Zamanın Uyumlanması: Artık Saniyeler ve Atomik Saatler
Dünya’nın dönüş hızındaki bu tür değişiklikler, Küresel Zaman Standartları üzerinde de etkili olmaktadır. UTC (Koordinatlı Evrensel Zaman), Dünya’nın gerçek dönüşüyle senkronize hâlde kalmak için bazen artık saniye eklenmesi veya çıkarılması gibi düzeltmeler gerektirmektedir.
Eğer bu hızlanma devam ederse, ilk kez bir “negatif artık saniye“ geri alınması gerekecektir. Bu da zaman bilimciler ve teknoloji altyapıları için yepyeni teknik düzenlemeleri gündeme getirecektir.
Dünyanın En Kısa Günü: İklim Üzerindeki Potansiyel Etkiler
Her ne kadar 1-2 milisaniyelik farklar kulağa önemsiz gelse de, gezegenin dönüş hızı, iklim dinamikleri üzerinde dolaylı etkiler yaratabilmektedir.

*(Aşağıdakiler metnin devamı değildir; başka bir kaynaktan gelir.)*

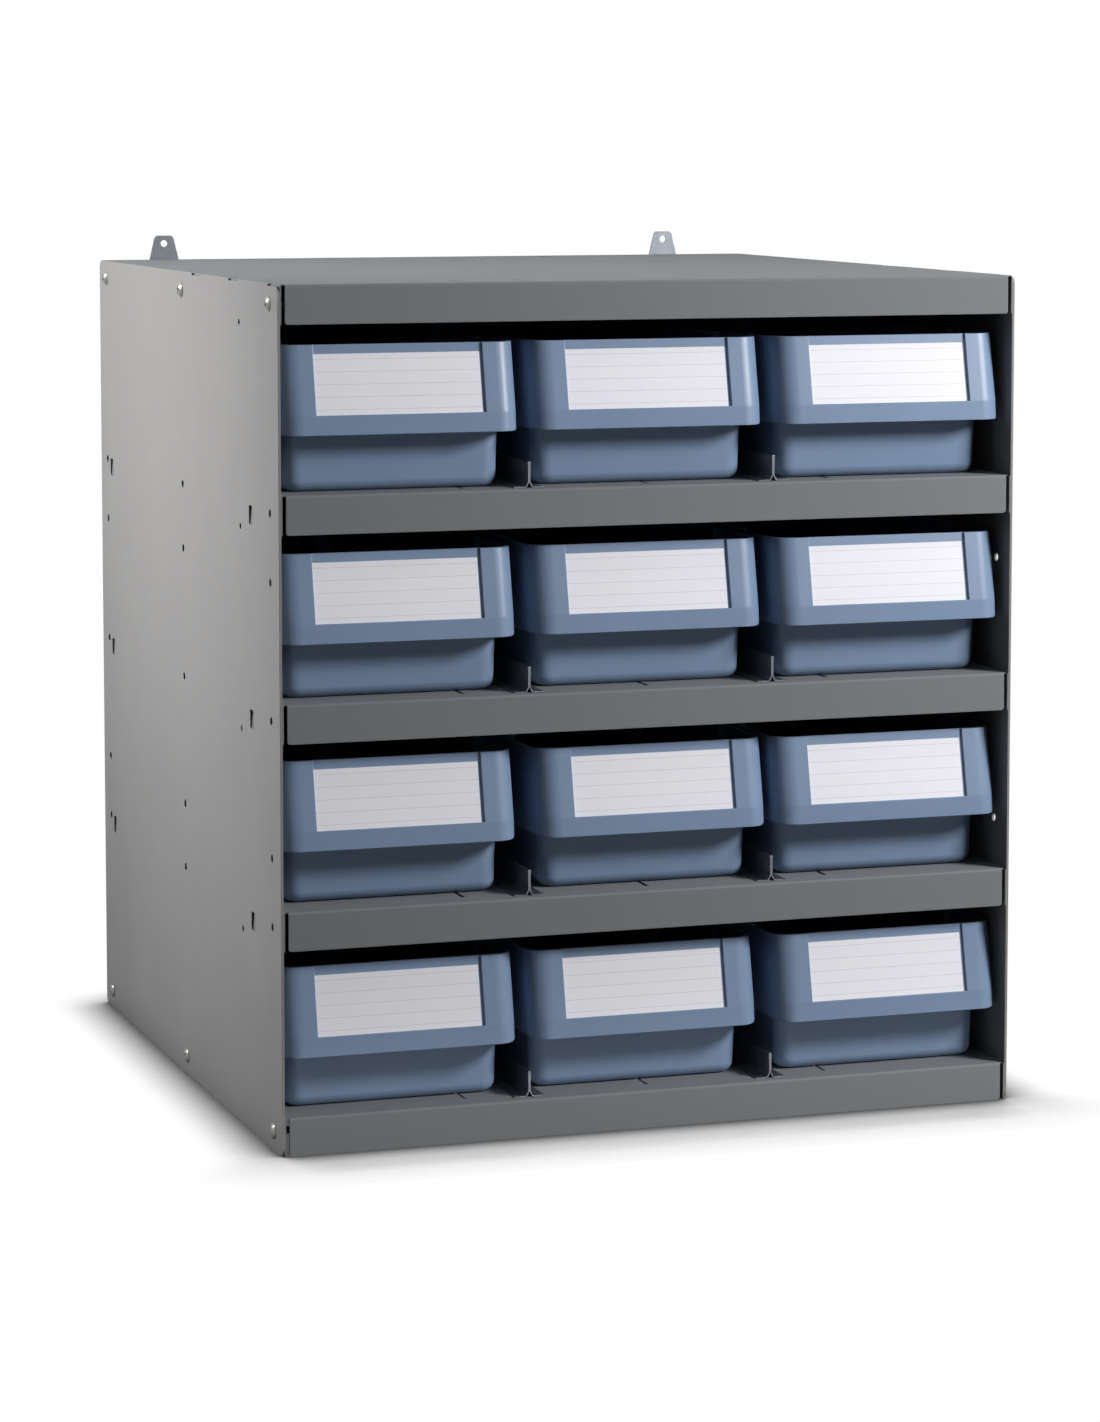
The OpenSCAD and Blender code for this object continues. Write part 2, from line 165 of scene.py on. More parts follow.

Örneğin:
- Jet akımları gibi büyük ölçekli hava akımları
- Gelgit döngüleri
- Okyanus sıcaklık dağılımları
Üstelik bu tür etkiler, uzun vadede birikerek küresel iklim sistemini etkileyebilmektedir. Henüz bu konuda kesin veriler bulunmasa da, bazı bilim insanları rotasyon değişimlerinin iklim modellerine entegre edilmesi gerektiğini savunmaktadır.
Gelecekte Ne Bekleniyor?
Bilimsel tahminlere göre, Dünya’nın dönme hızı bir süre daha artacaktır ve benzer kısa günler kaydedilmeye devam edecektir. Ancak bu, uzun vadede Dünya’nın yavaşlama eğilimine girmeyeceği anlamına gelmiyor. Ay’ın uzaklaşması gibi bazı astronomik faktörler, milyarlarca yıl içinde gezegenin dönüşünü yavaşlatmaya devam edecek.
Sonuç olarak, bu milisaniyelik farklar bile insanlık için “zamanı yeniden yazmak” anlamına gelmekte olacaktır. Küresel sistemlerin hassasiyeti göz önüne alındığında, bu tür değişimleri takip etmek geleceğin teknolojik ve iklimsel planlamaları açısından hayati önem taşıyor.